At present he says the website gets about
330,000 visits a month, with around 90 percent of that traffic coming from Auckland (this grew by about 67 percent between February and October). It also has 56,000 businesses listed, of a possible 90,000.

“We’re in the process of building out to
Hamilton, Tauranga, Wellington, Christchurch and Dunedin. The plan was always
to build it in Auckland and get it to the point where we had a business that
was scalable and we feel like we’re there.”

And to help pay for that expansion, NZ Post announced at the start of the month that it’s looking for a partner for a capital raising. 

“It’s underway now, and there’s been good interest. But I can’t talk too much about it,” he says.  

He says the company hasn’t made money yet, “but cashflow break-even is well within sight”.

“We set ourselves the goal of being self-funding within three to four years and we’ll certainly be there well before that window.”

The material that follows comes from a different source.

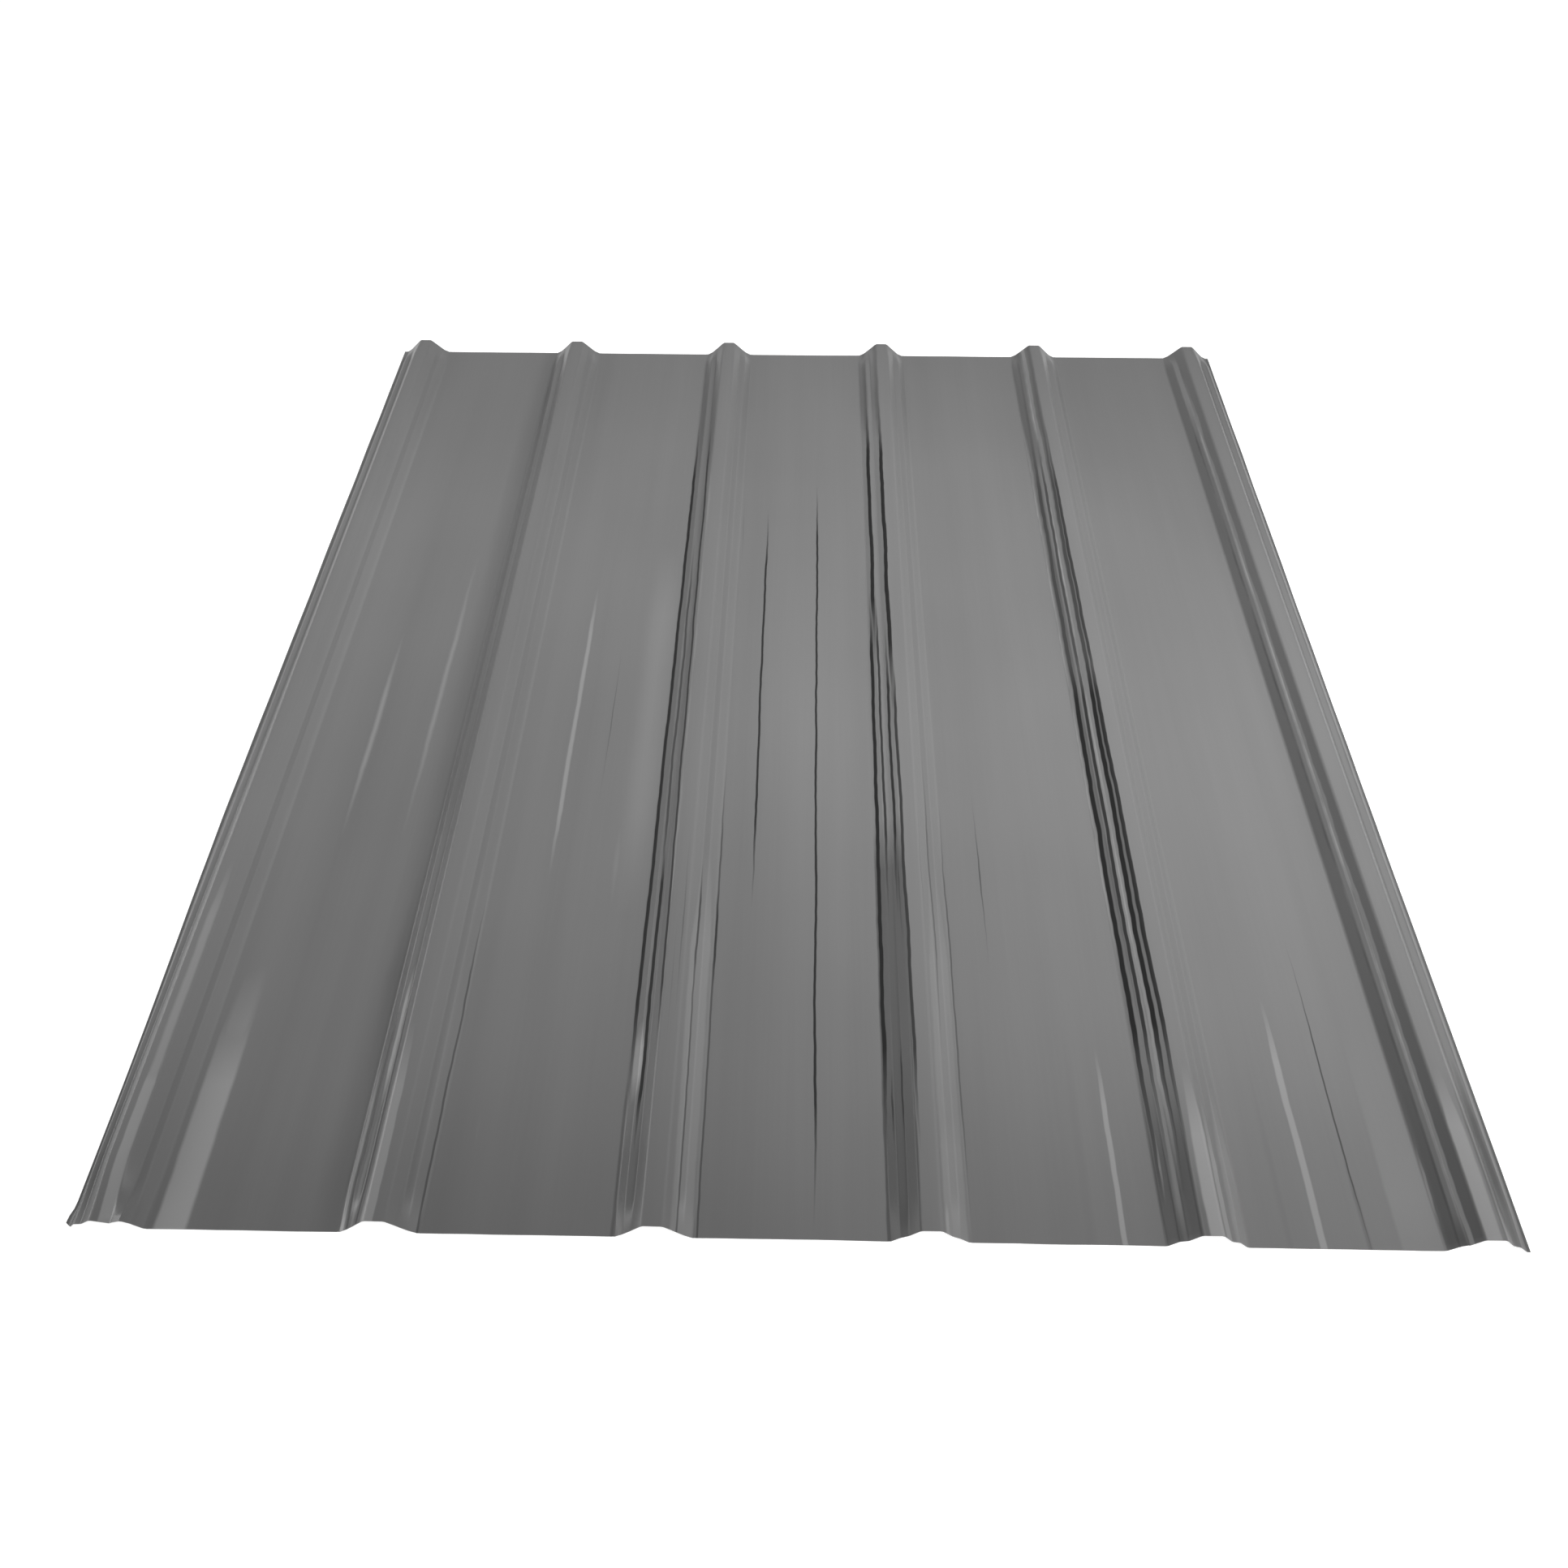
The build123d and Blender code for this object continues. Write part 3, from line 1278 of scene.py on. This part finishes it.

He says the size of the team has decreased and now totals around 65,
including 20 sales people and 12 in-house developers. But he genuinely
feels like it’s starting to fulfill its potential. 

“It’s
been a tough market but I think we’ve had really good engagement from our
customers and we’ve got really good reach into the small business community. Going back 18 months, if I looked at what we’re
about to deliver, I’d be pretty happy with where we are today. I know the revenue line is moving in the
right direction and we’ve done a lot of work around costs to make sure we’ve
got greater efficiencies in the business and that ultimately tells the story.
And that’s also ultimately what owners and investors care about.”